「こういう人物が居るから映画はさらに面白い」コーマン帝国 近大さんの映画レビュー(感想・評価)
こういう人物が居るから映画はさらに面白い
言わずと知れたB級映画の帝王、ロジャー・コーマンに迫ったドキュメンタリー。
コーマンの手掛けた作品を紹介しつつ、コーマンの映画製作手腕、“コーマン学校”の卒業生がコーマンについて語る…。
コーマンの事は勿論知っていたが、改めてこうやって見ても、最初から最後まで興味深い内容。
星の数の映画人の中でも、ロジャー・コーマンほどユニークな映画人はなかなか居ない。
手掛けた作品はB級、チープと呼ぶのが相応しい超低予算映画ばかり。
コーマン映画を見て、素晴らしさや斬新さを覚える事は無いだろう。
しかし、映画をビジネスとして捉えるなら、コーマンは成功人。
安く早く作る。何でも利益を上げる時の鉄則。
低予算のSFやホラーがほとんどだが、エログロなど観客の見たいものを見せる。
言ってみれば、B級グルメと同じ。それもグランプリを穫るものではなく、それなりに満足出来るもの。
コーマンの人となりは意表を突く。
一風変わった人物かと思いきや、温厚で紳士的。
そんなコーマンの下で映画を学んだ映画人は、今さらわざわざ名前を挙げなくても分かるくらい錚々たる面々。
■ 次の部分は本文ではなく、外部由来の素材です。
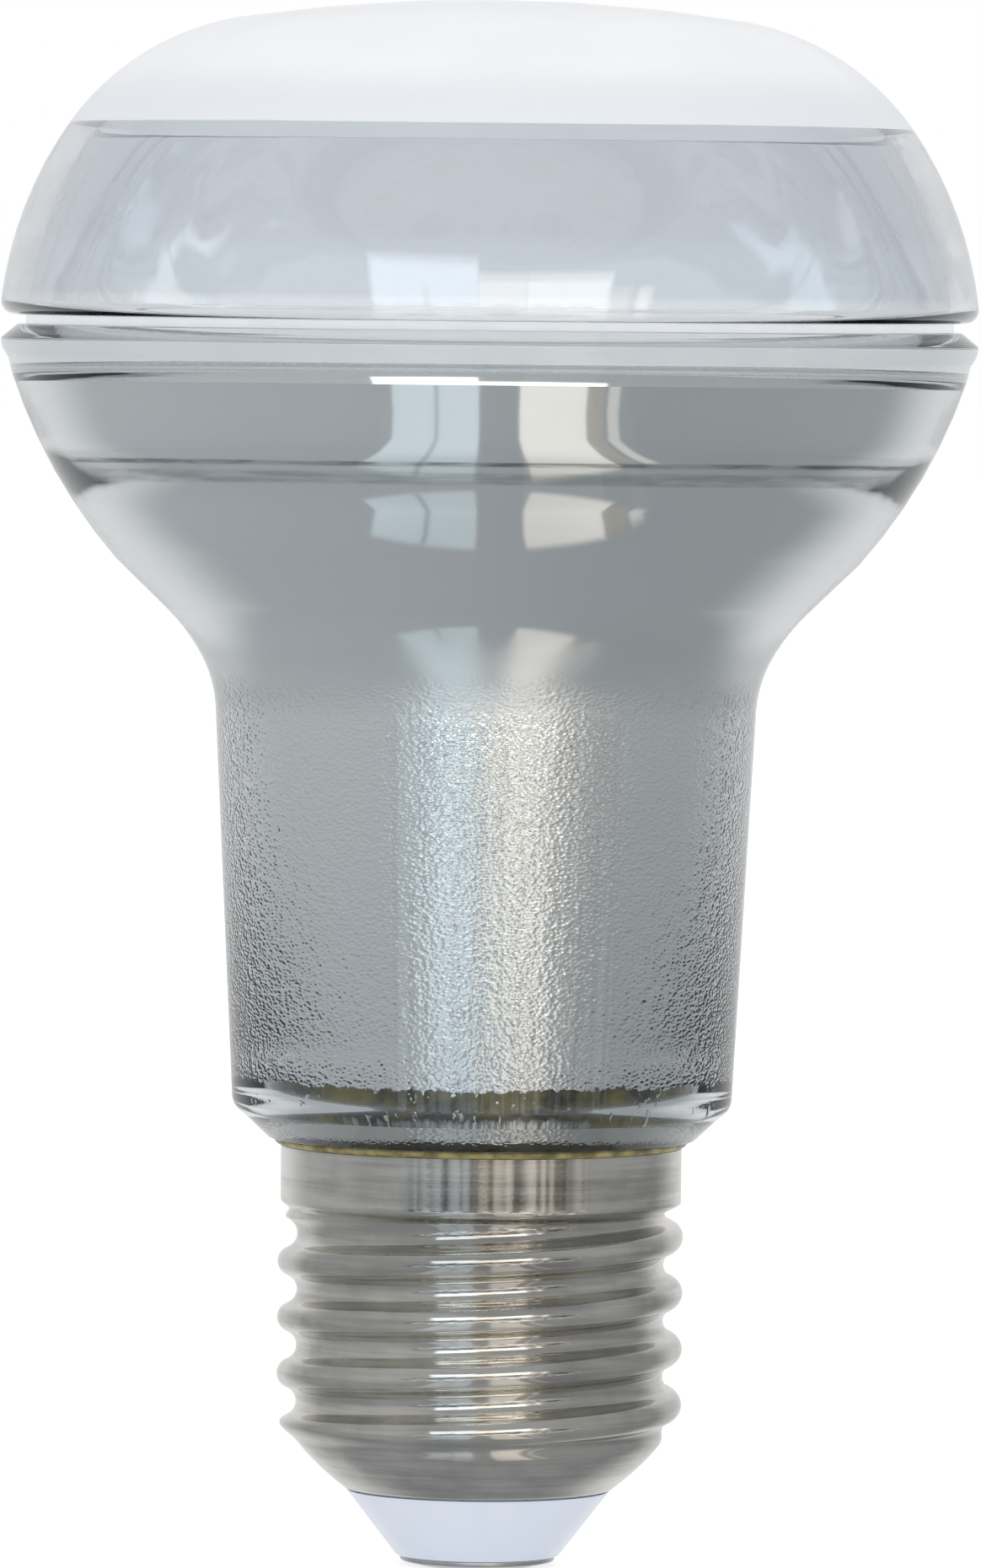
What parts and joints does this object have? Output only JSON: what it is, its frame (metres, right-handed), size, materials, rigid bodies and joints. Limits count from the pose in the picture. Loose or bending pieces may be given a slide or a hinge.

彼らがコーマンを語る時、本当にコーマンへの愛を感じる。
特に、ジャック・ニコルソンの言葉はグッとくる。
コーマン門下生のその後の活躍や成功が、コーマンも自分の事のように誇らしいという。
普通の恩師と教え子と変わりない。
コーマンを“B級映画の帝王”とだけで称されるのは勿体無い。
才と人徳溢れる、偉大で魅力的な映画人。